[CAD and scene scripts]
# # # # # # #

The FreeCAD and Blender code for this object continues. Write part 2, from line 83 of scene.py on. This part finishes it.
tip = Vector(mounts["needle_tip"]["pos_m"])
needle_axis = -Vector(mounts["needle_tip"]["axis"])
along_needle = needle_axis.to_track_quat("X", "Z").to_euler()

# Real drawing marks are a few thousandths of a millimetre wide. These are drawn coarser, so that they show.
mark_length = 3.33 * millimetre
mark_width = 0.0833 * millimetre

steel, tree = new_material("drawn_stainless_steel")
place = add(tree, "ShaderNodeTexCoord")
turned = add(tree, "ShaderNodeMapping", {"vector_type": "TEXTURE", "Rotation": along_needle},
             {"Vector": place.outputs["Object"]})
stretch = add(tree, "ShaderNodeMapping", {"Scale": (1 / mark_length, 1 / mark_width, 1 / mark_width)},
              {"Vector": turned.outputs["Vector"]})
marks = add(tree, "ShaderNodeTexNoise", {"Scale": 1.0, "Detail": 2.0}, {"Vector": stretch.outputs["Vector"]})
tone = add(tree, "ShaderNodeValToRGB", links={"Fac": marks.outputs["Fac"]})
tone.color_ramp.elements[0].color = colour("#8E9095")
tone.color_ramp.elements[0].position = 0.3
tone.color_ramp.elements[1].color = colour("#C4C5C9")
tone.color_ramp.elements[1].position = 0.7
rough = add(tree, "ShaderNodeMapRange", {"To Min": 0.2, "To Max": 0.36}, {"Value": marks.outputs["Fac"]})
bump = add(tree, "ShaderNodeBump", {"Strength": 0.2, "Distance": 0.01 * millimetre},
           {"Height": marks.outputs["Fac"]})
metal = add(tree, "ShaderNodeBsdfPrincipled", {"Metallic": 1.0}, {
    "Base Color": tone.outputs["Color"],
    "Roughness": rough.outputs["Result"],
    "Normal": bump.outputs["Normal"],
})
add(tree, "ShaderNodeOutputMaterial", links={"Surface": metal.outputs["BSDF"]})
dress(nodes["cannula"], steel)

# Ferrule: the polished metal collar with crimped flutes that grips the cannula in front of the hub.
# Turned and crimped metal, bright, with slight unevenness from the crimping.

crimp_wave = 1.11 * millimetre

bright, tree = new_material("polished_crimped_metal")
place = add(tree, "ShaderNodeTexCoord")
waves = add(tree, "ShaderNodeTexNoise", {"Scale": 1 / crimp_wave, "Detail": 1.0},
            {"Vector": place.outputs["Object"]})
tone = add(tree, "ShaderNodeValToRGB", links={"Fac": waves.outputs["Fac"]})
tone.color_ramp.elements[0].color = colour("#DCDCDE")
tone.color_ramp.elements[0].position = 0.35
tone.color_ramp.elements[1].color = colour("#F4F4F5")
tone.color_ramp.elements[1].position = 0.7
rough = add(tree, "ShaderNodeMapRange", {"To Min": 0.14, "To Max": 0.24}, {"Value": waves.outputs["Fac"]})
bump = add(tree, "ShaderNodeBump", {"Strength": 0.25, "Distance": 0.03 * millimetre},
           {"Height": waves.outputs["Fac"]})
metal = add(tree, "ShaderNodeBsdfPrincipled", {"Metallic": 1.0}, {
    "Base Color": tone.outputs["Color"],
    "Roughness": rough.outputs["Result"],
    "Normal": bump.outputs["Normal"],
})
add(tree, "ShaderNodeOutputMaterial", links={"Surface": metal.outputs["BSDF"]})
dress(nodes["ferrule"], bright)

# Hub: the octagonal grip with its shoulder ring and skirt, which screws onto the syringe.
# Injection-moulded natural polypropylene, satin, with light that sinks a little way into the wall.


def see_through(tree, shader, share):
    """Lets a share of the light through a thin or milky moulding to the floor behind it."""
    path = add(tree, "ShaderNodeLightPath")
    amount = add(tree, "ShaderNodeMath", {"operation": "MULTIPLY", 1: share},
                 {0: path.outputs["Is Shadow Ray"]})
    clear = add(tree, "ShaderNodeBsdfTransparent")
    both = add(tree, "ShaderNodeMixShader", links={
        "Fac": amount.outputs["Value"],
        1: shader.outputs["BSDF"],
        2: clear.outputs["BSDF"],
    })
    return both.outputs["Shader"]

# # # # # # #

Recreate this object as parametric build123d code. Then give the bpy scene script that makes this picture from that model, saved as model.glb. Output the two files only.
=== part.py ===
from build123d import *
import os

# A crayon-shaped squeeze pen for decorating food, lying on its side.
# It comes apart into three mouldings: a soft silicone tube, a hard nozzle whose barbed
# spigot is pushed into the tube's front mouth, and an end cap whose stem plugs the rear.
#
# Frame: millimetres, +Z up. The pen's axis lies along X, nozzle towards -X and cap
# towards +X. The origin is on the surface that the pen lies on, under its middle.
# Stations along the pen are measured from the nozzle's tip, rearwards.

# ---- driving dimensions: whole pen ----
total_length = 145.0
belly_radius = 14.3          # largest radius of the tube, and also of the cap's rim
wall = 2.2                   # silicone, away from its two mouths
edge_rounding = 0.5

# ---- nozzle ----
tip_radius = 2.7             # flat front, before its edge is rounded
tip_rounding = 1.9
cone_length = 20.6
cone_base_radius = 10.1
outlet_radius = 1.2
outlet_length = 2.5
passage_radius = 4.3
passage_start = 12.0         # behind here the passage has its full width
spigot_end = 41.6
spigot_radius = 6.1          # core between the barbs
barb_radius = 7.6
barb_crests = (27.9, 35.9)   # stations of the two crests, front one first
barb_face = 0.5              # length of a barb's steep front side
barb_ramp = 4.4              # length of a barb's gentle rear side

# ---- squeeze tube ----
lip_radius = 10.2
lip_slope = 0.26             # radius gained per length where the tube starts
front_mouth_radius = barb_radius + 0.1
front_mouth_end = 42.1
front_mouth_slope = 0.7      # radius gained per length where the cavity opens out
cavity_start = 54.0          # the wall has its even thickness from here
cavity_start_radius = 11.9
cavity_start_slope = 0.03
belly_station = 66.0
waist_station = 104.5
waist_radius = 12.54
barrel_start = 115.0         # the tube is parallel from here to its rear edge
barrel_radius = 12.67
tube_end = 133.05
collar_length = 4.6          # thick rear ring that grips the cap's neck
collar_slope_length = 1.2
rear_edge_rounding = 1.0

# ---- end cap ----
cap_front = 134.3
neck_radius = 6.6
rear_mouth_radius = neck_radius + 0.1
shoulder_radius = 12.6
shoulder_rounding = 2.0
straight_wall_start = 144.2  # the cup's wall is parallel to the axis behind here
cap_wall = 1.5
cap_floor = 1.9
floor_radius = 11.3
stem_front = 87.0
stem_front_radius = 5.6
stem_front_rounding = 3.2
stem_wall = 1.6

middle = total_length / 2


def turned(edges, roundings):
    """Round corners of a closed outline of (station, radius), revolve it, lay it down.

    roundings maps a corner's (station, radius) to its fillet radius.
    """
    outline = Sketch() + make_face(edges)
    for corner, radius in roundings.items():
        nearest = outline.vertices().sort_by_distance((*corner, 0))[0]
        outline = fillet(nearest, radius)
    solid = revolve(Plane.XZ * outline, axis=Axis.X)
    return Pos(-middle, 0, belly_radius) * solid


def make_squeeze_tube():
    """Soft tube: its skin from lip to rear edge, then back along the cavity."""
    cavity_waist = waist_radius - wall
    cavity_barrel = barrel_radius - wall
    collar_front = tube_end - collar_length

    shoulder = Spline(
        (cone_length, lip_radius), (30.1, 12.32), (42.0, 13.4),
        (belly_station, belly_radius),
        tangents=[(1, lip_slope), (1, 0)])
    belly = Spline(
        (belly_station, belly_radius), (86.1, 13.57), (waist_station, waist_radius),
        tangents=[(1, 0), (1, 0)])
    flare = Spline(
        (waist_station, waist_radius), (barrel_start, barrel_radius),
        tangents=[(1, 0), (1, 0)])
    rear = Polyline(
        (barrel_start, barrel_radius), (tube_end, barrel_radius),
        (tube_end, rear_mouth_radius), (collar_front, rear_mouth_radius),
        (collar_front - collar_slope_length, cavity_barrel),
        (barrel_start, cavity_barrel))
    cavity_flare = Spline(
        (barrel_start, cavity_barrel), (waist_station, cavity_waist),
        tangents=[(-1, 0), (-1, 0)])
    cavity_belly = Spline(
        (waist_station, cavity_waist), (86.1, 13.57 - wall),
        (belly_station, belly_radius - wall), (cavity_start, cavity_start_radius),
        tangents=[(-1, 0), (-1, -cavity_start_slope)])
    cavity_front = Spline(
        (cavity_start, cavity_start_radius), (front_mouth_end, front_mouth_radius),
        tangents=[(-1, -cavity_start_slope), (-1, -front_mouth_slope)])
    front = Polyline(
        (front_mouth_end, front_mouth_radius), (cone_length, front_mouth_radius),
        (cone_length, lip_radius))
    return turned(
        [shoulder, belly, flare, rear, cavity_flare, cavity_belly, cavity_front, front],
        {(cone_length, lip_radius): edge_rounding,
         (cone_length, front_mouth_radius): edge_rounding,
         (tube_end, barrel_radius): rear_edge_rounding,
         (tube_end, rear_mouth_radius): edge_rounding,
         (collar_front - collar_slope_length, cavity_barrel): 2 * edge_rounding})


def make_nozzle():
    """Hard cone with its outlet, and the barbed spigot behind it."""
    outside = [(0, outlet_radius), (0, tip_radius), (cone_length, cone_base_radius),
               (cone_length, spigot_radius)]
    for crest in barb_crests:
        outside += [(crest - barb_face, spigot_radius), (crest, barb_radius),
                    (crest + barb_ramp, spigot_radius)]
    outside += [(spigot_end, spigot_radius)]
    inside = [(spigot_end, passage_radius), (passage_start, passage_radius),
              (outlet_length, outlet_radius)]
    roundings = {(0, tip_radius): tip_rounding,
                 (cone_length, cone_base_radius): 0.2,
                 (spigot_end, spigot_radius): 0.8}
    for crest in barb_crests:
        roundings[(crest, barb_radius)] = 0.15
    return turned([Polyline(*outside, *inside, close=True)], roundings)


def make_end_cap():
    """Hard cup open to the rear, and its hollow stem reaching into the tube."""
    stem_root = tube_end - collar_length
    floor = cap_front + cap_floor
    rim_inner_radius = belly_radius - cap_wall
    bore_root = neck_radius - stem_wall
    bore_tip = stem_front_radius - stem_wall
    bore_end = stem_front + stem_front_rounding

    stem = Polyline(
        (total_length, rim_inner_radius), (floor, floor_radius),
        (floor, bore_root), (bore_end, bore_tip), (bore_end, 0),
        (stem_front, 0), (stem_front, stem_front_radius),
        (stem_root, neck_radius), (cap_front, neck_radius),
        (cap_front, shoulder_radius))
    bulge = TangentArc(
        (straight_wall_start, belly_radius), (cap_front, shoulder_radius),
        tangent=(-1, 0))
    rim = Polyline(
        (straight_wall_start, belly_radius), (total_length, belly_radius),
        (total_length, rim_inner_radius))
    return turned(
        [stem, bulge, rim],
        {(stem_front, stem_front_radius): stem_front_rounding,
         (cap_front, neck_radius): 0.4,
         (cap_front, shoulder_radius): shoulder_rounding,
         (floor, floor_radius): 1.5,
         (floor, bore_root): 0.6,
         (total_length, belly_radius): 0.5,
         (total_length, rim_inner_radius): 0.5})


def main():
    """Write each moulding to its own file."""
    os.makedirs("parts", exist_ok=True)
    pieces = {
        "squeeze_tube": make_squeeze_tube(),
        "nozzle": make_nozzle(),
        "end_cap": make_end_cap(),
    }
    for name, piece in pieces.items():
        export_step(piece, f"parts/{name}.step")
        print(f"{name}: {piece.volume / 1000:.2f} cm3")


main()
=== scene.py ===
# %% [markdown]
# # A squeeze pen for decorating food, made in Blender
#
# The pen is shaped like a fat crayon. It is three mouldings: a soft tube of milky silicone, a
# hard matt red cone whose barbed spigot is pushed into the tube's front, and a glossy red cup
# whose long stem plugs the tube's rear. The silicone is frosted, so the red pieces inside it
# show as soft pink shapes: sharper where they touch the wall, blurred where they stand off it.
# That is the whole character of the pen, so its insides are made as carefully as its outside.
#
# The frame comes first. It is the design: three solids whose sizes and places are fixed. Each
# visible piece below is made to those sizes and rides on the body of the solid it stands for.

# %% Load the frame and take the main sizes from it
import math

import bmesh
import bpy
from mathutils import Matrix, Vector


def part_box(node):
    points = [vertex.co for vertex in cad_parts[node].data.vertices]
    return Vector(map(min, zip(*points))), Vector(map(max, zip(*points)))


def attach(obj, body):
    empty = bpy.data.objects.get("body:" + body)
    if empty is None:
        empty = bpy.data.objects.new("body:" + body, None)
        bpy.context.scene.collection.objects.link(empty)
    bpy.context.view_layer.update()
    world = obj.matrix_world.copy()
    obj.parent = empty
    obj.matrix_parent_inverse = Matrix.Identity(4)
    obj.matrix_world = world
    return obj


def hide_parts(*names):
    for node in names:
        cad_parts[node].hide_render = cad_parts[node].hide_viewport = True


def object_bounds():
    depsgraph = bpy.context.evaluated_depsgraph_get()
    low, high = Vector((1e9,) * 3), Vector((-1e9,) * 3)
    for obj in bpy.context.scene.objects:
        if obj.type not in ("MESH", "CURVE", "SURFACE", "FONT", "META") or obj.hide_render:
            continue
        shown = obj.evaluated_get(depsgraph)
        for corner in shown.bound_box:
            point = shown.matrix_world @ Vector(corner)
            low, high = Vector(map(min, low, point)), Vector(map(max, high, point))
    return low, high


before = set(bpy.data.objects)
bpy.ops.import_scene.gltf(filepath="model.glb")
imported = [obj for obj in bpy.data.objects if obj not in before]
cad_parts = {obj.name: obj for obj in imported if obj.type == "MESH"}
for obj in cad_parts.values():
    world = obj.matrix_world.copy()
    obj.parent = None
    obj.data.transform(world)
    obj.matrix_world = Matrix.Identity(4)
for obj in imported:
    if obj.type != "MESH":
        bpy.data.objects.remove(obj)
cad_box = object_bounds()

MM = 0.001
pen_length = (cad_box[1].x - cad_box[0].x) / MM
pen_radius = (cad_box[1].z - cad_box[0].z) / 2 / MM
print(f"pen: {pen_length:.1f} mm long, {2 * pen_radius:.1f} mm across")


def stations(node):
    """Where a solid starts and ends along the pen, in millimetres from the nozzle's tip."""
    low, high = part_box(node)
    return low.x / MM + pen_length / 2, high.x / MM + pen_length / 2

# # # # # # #

■ Directions for this task:
Extract the lines from the line with "The FreeCAD and" to the line with "mark_width = 0.0833 * millimetre", inclusive, reproducing them exactly and leaving out every other line.

■ Expected output:
The FreeCAD and Blender code for this object continues. Write part 2, from line 83 of scene.py on. This part finishes it.
tip = Vector(mounts["needle_tip"]["pos_m"])
needle_axis = -Vector(mounts["needle_tip"]["axis"])
along_needle = needle_axis.to_track_quat("X", "Z").to_euler()

# Real drawing marks are a few thousandths of a millimetre wide. These are drawn coarser, so that they show.
mark_length = 3.33 * millimetre
mark_width = 0.0833 * millimetre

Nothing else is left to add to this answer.